Story provided by Navy Office of Community Outreach
NORFOLK, Va. – A 2009 Warren Central High School graduate and Indianapolis native is serving aboard USS Forrest Sherman (DDG 98), one of the world’s most versatile multi-mission combat ships.
Petty Officer 3rd Class Travis Campbell is a yeoman aboard the Norfolk-based ship, an Arleigh Burke-class destroyer that is longer than 1.5 football fields long at nearly 510 feet long. The ship is 66 feet wide and weighs more than 9,200 tons. Twin gas turbine engines can push the ship through the water at more than 30 mph. USS Forrest Sherman is named for Admiral Forrest Percival Sherman, and is the second U.S. Navy ship to bear the name.
As a 24-year-old with numerous responsibilities, Campbell said he is learning about himself as a leader, sailor and a person. Campbell added that his shipboard experience is rewarding and motivating. “When I reported aboard the ship, I was hit with a lot of useful and interesting information, and I try to apply all the knowledge I’ve learned to daily situations,” Campbell said.

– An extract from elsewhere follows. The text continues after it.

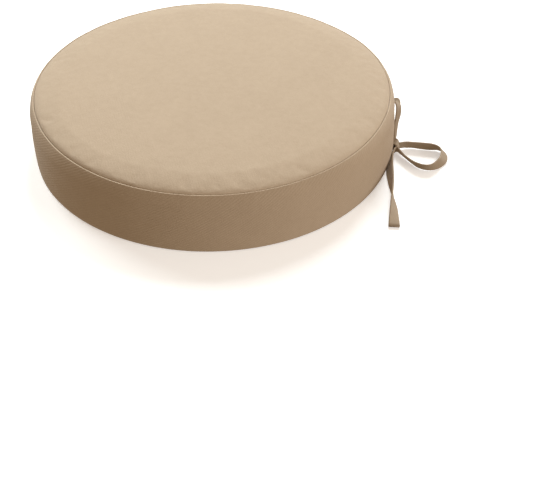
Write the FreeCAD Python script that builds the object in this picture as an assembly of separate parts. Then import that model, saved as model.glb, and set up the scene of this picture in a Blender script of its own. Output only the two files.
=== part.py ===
import FreeCAD, Part
import math
import os

# Round box-edge chair seat pad with two pairs of tie straps and a zip in its rear band.
# Millimetres. Origin on the floor under the pad's centre, +Z up, +Y to the rear (the zip).

# cover
pad_radius = 203.0          # outer face of the band
seam_height = 64.3          # top edge of the band
seam_radius = 195.9         # outer face of the band at its top edge
pad_height = 74.5           # crown of the top panel
cloth = 1.0                 # thickness of the cover cloth
turn_in = 10.5              # height of the seam allowances inside the cover
band_straight_low = 12.0    # the band's face is upright between these two heights
band_straight_high = 44.0
bottom_edge_radius = 202.3  # outer face of the band at its bottom edge
bottom_bend = (202.85, 6.0)  # the band's face halfway round its bottom edge
shoulder = (186.3, 70.2)    # the top panel's face halfway between its crown and the seam
flange_radius = 197.6       # how far in the upright seams' allowances reach
upright_thread_radius = 199.6
tie_slot = (8.0, 13.0, 4.3) # opening for the straps: through the band, along it, upwards
tie_slot_low = 1.5

# rear zip panel
zip_panel_half = 38.0       # degrees each side of the rear
zip_height = 31.0
zip_gap_half = 4.5          # half the slit between the folded edges
fold_back = 8.0             # height of cloth folded back behind each of those edges
tape_inner, tape_outer = 200.1, 200.9
coil_inner, coil_outer = 199.5, 201.5
coil_half = 3.0             # coils reach this far above and below the zip's centre line
coil_slit_half = 0.5
slider_rest = 33.2          # degrees from the rear, at the closed end
slider_half_length = 5.5
slider_half_width = 4.0

# stuffing
foam_radius = 196.3
foam_low, foam_high = 5.5, 67.5
wadding_gap = 0.2

# tie straps
tie_angle = 52.0            # degrees each side of the rear
strap_width = 12.0
strap_thick = 1.8
strap_lift = 0.2            # a strap on its edge stands this far off the floor
neck_low = 1.7              # underside of the lower strap where it leaves the seam

thread_radius = 0.2
stitch_radius = 0.25

up = FreeCAD.Vector(0, 0, 1)
centre = FreeCAD.Vector(0, 0, 0)


def vector(point):
    """Point of the radius-height plane."""
    return FreeCAD.Vector(point[0], 0, point[1])


def section(start, *steps):
    """Closed face in the radius-height plane. A step is a point, or (middle, point) for an arc."""
    edges, here, closing = [], vector(start), vector(start)
    for step in steps:
        if isinstance(step[0], tuple):
            there = vector(step[1])
            edges.append(Part.Arc(here, vector(step[0]), there).toShape())
        else:
            there = vector(step)
            edges.append(Part.makeLine(here, there))
        here = there
    if here.distanceToPoint(closing) > 1e-6:
        edges.append(Part.makeLine(here, closing))
    return Part.Face(Part.Wire(edges))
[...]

He also said he is proud of the work he is doing as part of the Forrest Sherman’s crew, protecting America on the world’s oceans. “I like the daily interaction I get when working with customers aboard the ship,” said Campbell. “It’s knowing when someone has a problem and I am able to fix the situation which makes me feel very important.”
Sailors’ jobs are highly varied aboard USS Forrest Sherman. Approximately 34 officers and 253 enlisted men and women make up the ship’s company, which keeps all parts of the destroyer running smoothly — this includes everything from washing dishes and preparing meals to handling weaponry and maintaining the engines.
“As John Paul Jones said, men mean more than guns in the way you run a ship and it’s still true today. It’s all about our people, I am proud and amazed by the knowledge they display and the work my sailors do every day,” said Cmdr. John A Krisciunas, the ship’s commanding officer. Their professionalism, motivation and commitment to the Navy are genuinely inspiring.”
Fast, maneuverable and technically advanced, destroyers provide the required warfighting capabilities and operational flexibility to execute multi-mission evolutions such as surface warfare, anti-submarine warfare and anti-air warfare. USS Forrest Sherman can operate independently or as part of carrier strike groups, surface action groups, amphibious ready groups, and underway replenishment groups.
As a member of one of the U.S. Navy’s most versatile combat ships, Campbell and other USS Forrest Sherman sailors know they are part of a legacy that will last beyond their lifetimes.
“Not everyone can do this job,” said Campbell. “Protecting those who can’t defend themselves makes me feel that I am a key asset to the United States Navy.”
“Serving in the Navy is rewarding because it gives me a sense of belonging to something positive,” said Campbell. “No matter what my rank is in the Navy, I will always be a key asset.”